— start of Data section —

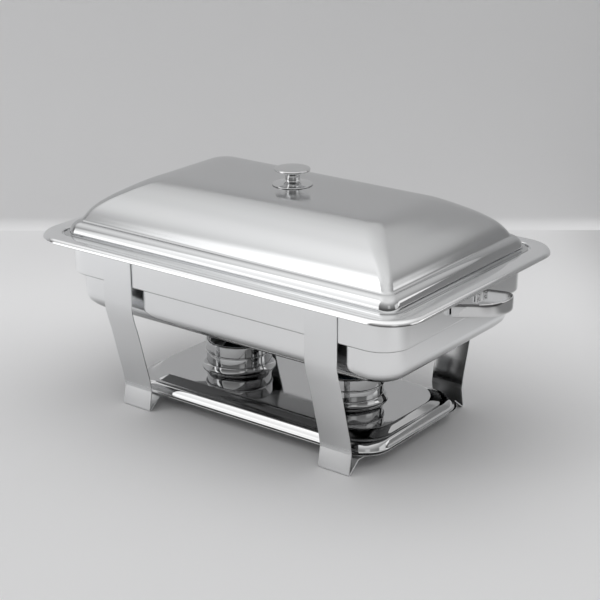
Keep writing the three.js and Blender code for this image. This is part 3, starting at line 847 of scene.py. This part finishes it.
def burner_cover(side, x, low, top):
    """Cover ring: bead at its lower edge, rolled top edge, sunken lip round the opening."""
    R, H = CUP_R, OPENING_R
    rows = [
        (R - 0.9, low + 0.05), (R - 0.2, low),
        *arc(R + 0.45, low + 1.1, 0.45, 1.05, -1.9, 1.5, 10),
        (R, low + 2.5), (R, top - 2.2),
        *arc(R - 2.2, top - 2.2, 2.2, 2.2, 0.2, 2.9, 12),
        (R - 5.1, top - 2.3), (R - 5.7, top - 2.8), (H + 0.8, top - 3.0), (H + 0.2, top - 3.4),
        (H, top - 4.0), (H + 0.1, top - 4.4), (H + 0.8, top - 4.4), (H + 1.2, top - 4.05),
        (R - 5.2, top - 3.7), (R - 4.2, top - 3.0), (R - 3.5, top - 1.7), (R - 2.2, top - 1.0),
        (R - 1.2, top - 1.6), (R - 0.9, top - 2.4),
    ]
    make(f"cover_ring_{side}", lathe(rows, x), "burner", f"cover_{side}",
         f"burner_cover_{side}", angle=45)


def fuel_can(side, x):
    """Tin with rolled seams, three ribs low on its wall and a round mouth."""
    low, high = box_mm(f"fuel_can_{side}")
    z, top = low[2], high[2]
    C, M = CAN_R, MOUTH_R
    rows = [(0, z + 0.6), (C - 4.5, z + 0.6), (C - 3.6, z), (C - 0.9, z), (C - 0.15, z + 0.35),
            (C, z + 1.0), (C - 0.15, z + 1.6), (C - 0.6, z + 2.0), (C - 0.6, z + 9)]
    for k in range(3):
        rib = z + 10.5 + k * 3.0
        rows += [(C - 0.6, rib), (C - 0.2, rib + 0.7), (C - 0.6, rib + 1.4)]
    rows += [
        (C - 0.6, top - 2.6), (C - 0.1, top - 2.0), (C, top - 1.1), (C - 0.3, top - 0.3),
        (C - 1.0, top), (C - 2.0, top - 0.4), (C - 2.8, top - 1.2), (M + 4, top - 1.2),
        (M + 2.6, top - 0.4), (M + 1.2, top), (M + 0.3, top - 0.5), (M, top - 1.4),
        (M + 0.6, top - 1.8), (M + 1.2, top - 1.1), (M + 2.8, top - 1.4), (M + 4, top - 2.0),
        (C - 3.2, top - 2.0), (C - 1.6, top - 2.2), (C - 1.4, top - 3.0), (C - 1.4, z + 2.2),
        (C - 2.4, z + 1.3), (0, z + 1.3),
    ]
    make(f"can_{side}", lathe(rows, x), "tin", f"can_{side}", f"fuel_can_{side}", angle=40)


def fuel_gel(side, x):
    """Fill of the can, with a gently uneven top."""
    low, high = box_mm(f"fuel_gel_{side}")
    z, top = low[2], high[2]
    G = CAN_R - 1.6
    rows = [(0, z + 0.4), (G - 1.4, z + 0.4), (G - 0.3, z + 1.2), (G, z + 2.4), (G, top - 1.4),
            (G - 0.5, top - 0.9), (G - 2, top - 1.0), (30, top - 1.5), (18, top - 1.3),
            (9, top - 1.7), (0, top - 1.6)]
    make(f"gel_{side}", lathe(rows, x), "gel", f"can_{side}", f"fuel_gel_{side}")


def burner(side):
    cup_low, cup_high = box_mm(f"burner_cup_{side}")
    cover_low, cover_high = box_mm(f"burner_cover_{side}")
    x = (cup_low[0] + cup_high[0]) / 2
    z = box_mm(f"burner_skirt_{side}")[0][2]
    top = cover_high[2]
    burner_cup(side, x, z, top)
    burner_skirt(side, x, z)
    burner_cover(side, x, cover_low[2], top)
    fuel_can(side, x)
    fuel_gel(side, x)


for side, _ in SIDES:
    burner(side)


# ------------------------------------------------------------------ camera
VIEW_AZIMUTH = math.radians(37.022)      # from the front (-Y) towards +X
VIEW_ELEVATION = math.radians(19.96)
VIEW_ROLL = math.radians(-0.087)
VIEW_DISTANCE = 2164.494                 # mm
VIEW_TARGET = (-34.929, 61.866, 124.414)  # mm
LENS, SENSOR = 95.58852, 36.0            # focal length and sensor width, mm


def camera():
    back = Vector((math.sin(VIEW_AZIMUTH) * math.cos(VIEW_ELEVATION),
                   -math.cos(VIEW_AZIMUTH) * math.cos(VIEW_ELEVATION),
                   math.sin(VIEW_ELEVATION)))
    data = bpy.data.cameras.new("camera")
    data.sensor_width = SENSOR
    data.lens = LENS
    data.clip_start = 0.05
    ob = bpy.data.objects.new("camera", data)
    bpy.context.scene.collection.objects.link(ob)
    ob.location = (Vector(VIEW_TARGET) + back * VIEW_DISTANCE) * MM
    ob.rotation_euler = (-back).to_track_quat("-Z", "Y").to_euler()
    ob.rotation_euler.rotate_axis("Z", VIEW_ROLL)
    bpy.context.scene.camera = ob


camera()


# ------------------------------------------------------------------ floor and wall
# level directions away from the viewer and to the viewer's right
AWAY = Vector((-math.sin(VIEW_AZIMUTH), math.cos(VIEW_AZIMUTH), 0))
RIGHT = Vector((math.cos(VIEW_AZIMUTH), math.sin(VIEW_AZIMUTH), 0))
WALL_AWAY = 0.80
WALL_HEIGHT = 1.15
COVE = 0.02          # radius between floor and wall
HALF_WIDTH = 6.0


def backdrop_material(name, colour):
    """Matt paint with a faint drift of tone."""
    drift = 0.02
    material, graph, bsdf, _ = mottled(name, dark=[c * (1 - drift) for c in colour],
                                       light=[c * (1 + drift) for c in colour],
                                       scale=2.0, detail=3.0, rough=0.5)
    bsdf.inputs["Roughness"].default_value = 0.9
    bsdf.inputs["Specular IOR Level"].default_value = 0.1
    return material, graph, bsdf


def floor_painted_light_material():
    """Floor with painted light and shade: it darkens towards the viewer, to the right and near
    the wall, and lightens to the left."""
    material, graph, bsdf = backdrop_material("studio_floor_painted_light", (0.85, 0.85, 0.855))
    colour = bsdf.inputs["Base Color"].links[0].from_socket
    position = graph.add("ShaderNodeTexCoord").outputs["Object"]

    def along(axis, distances, tones):
        dot = graph.add("ShaderNodeVectorMath", operation="DOT_PRODUCT")
        graph.link(position, dot.inputs[0])
        dot.inputs[1].default_value = tuple(axis)
        return graph.smoothstep(dot.outputs["Value"], distances, tones)

    # painted shade towards the viewer, to the right and near the wall; painted light to the left
    tone = along(-AWAY, (0.60, 1.25), (1.0, 0.12))
    for axis, distances, tones in (
            (RIGHT, (0.41, 0.74), (1.0, 0.38)),
            (AWAY, (WALL_AWAY - 0.50, WALL_AWAY - 0.05), (1.0, 0.86)),
            (-RIGHT, (0.46, 0.9), (1.0, 1.16))):
        tone = graph.calc("MULTIPLY", tone, along(axis, distances, tones))
    graph.link(graph.dim(colour, tone), bsdf.inputs["Base Color"])
    return material


def sheet(name, rows, material):
    """A wide sheet square to the view, through (distance away, z) rows."""
    verts = []
    for distance, z in rows:
        for across in (-HALF_WIDTH, HALF_WIDTH):
            p = AWAY * distance + RIGHT * across
            verts.append((p.x, p.y, z))
    faces = [(2 * i, 2 * i + 1, 2 * i + 3, 2 * i + 2) for i in range(len(rows) - 1)]
    mesh = bpy.data.meshes.new(name)
    mesh.from_pydata(verts, [], faces)
    mesh.shade_smooth()
    mesh.materials.append(material)
    ob = bpy.data.objects.new(name, mesh)
    bpy.context.scene.collection.objects.link(ob)


def floor_and_wall():
    floor = floor_painted_light_material()
    wall = backdrop_material("studio_wall", (0.78, 0.78, 0.785))[0]
    foot = WALL_AWAY - COVE
    sheet("floor", [(-5.0, 0.0), (foot, 0.0)], floor)
    cove = [(foot + COVE * math.sin(t), COVE - COVE * math.cos(t))
            for t in np.linspace(0, math.pi / 2, 8)]
    sheet("wall", cove + [(WALL_AWAY, 0.4), (WALL_AWAY, WALL_HEIGHT)], wall)


floor_and_wall()


# ------------------------------------------------------------------ lights
def backdrop_light():
    """A long strip above and in front of the wall, aimed at the wall's lower part."""
    data = bpy.data.lights.new("backdrop", "AREA")
    data.shape = "RECTANGLE"
    data.size, data.size_y = 3.2, 0.35
    data.energy = 2.6
    data.spread = math.radians(80)
    ob = bpy.data.objects.new("backdrop", data)
    bpy.context.scene.collection.objects.link(ob)
    place = AWAY * (WALL_AWAY - 0.42) + Vector((0, 0, 1.35))
    target = AWAY * WALL_AWAY + Vector((0, 0, 0.35))
    ob.location = place
    ob.rotation_euler = (target - place).to_track_quat("-Z", "Y").to_euler()


# elevation in degrees, brightness of the room
SKY = [(-30, 0.05), (-4, 0.08), (8, 0.13), (20, 0.24), (33, 0.42), (45, 0.66), (56, 0.92),
       (66, 1.12), (80, 1.2)]
# azimuth from +X towards +Y, half width, softness, lowest, highest, softness (degrees), strength
SOFT_BOXES = [
    (-128, 12, 4, -8, 48, 8, 1.06),
    (-127, 14, 4, -14, 10, 5, 0.65),
    (-150, 40, 25, 30, 72, 14, 0.30),
    (85, 50, 25, 48, 72, 12, -0.12),
    (75, 30, 14, 24, 38, 5, 0.15),
    (95, 40, 20, 30, 50, 10, 0.07),
    (44, 12, 2.5, 7, 21, 4, 1.10),
    (18, 13, 4, 0, 26, 5, 0.65),
    (-40, 9, 4, 14, 34, 5, 0.30),
]
DARKEST = 0.02       # least brightness of the room


def room():
    """A dim studio round the dish, brighter overhead, with soft-edged patches of light."""
    world = bpy.data.worlds.new("studio")
    bpy.context.scene.world = world
    graph = Graph(world)
    calc, smoothstep = graph.calc, graph.smoothstep
    background = graph.tree.nodes["Background"]
    coords = graph.add("ShaderNodeTexCoord")
    split = graph.add("ShaderNodeSeparateXYZ")
    graph.link(coords.outputs["Generated"], split.inputs[0])
    x, y, z = split.outputs
    azimuth = calc("MULTIPLY", calc("ARCTAN2", y, x), 180 / math.pi)
    elevation = calc("MULTIPLY", calc("ARCSINE", z), 180 / math.pi)

    def soft_box(centre, half, side_soft, low, high, end_soft, strength):
        turn = calc("WRAP", calc("SUBTRACT", azimuth, centre), 180.0, -180.0)
        across = smoothstep(calc("ABSOLUTE", turn), (half - side_soft, half + side_soft), (1, 0))
        above = smoothstep(elevation, (low - end_soft, low + end_soft), (0, 1))
        below = smoothstep(elevation, (high - end_soft, high + end_soft), (1, 0))
        return calc("MULTIPLY", calc("MULTIPLY", across, above),
                    calc("MULTIPLY", below, strength))

    ramp = graph.add("ShaderNodeValToRGB")
    sky = ramp.color_ramp
    sky.interpolation = "B_SPLINE"
    while len(sky.elements) < len(SKY):
        sky.elements.new(0.5)
    for stop, (degrees, level) in zip(sky.elements, SKY):
        stop.position = (degrees + 90) / 180
        stop.color = (level, level, level, 1)
    graph.link(graph.remap(elevation, (-90, 90), (0, 1)), ramp.inputs[0])
    total = ramp.outputs[0]
    for spec in SOFT_BOXES:
        total = calc("ADD", total, soft_box(*spec))
    total = calc("MAXIMUM", total, DARKEST)
    graph.link(total, background.inputs["Strength"])
    background.inputs["Color"].default_value = (1.0, 1.0, 1.0, 1)


backdrop_light()
room()
bpy.context.scene.view_settings.view_transform = "Standard"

— end of Data section —

Given instruction:
Return each line of the listing that holds the string "scene".

Finished answer:
Keep writing the three.js and Blender code for this image. This is part 3, starting at line 847 of scene.py. This part finishes it.
    bpy.context.scene.collection.objects.link(ob)
    bpy.context.scene.camera = ob
    bpy.context.scene.collection.objects.link(ob)
    bpy.context.scene.collection.objects.link(ob)
    bpy.context.scene.world = world
bpy.context.scene.view_settings.view_transform = "Standard"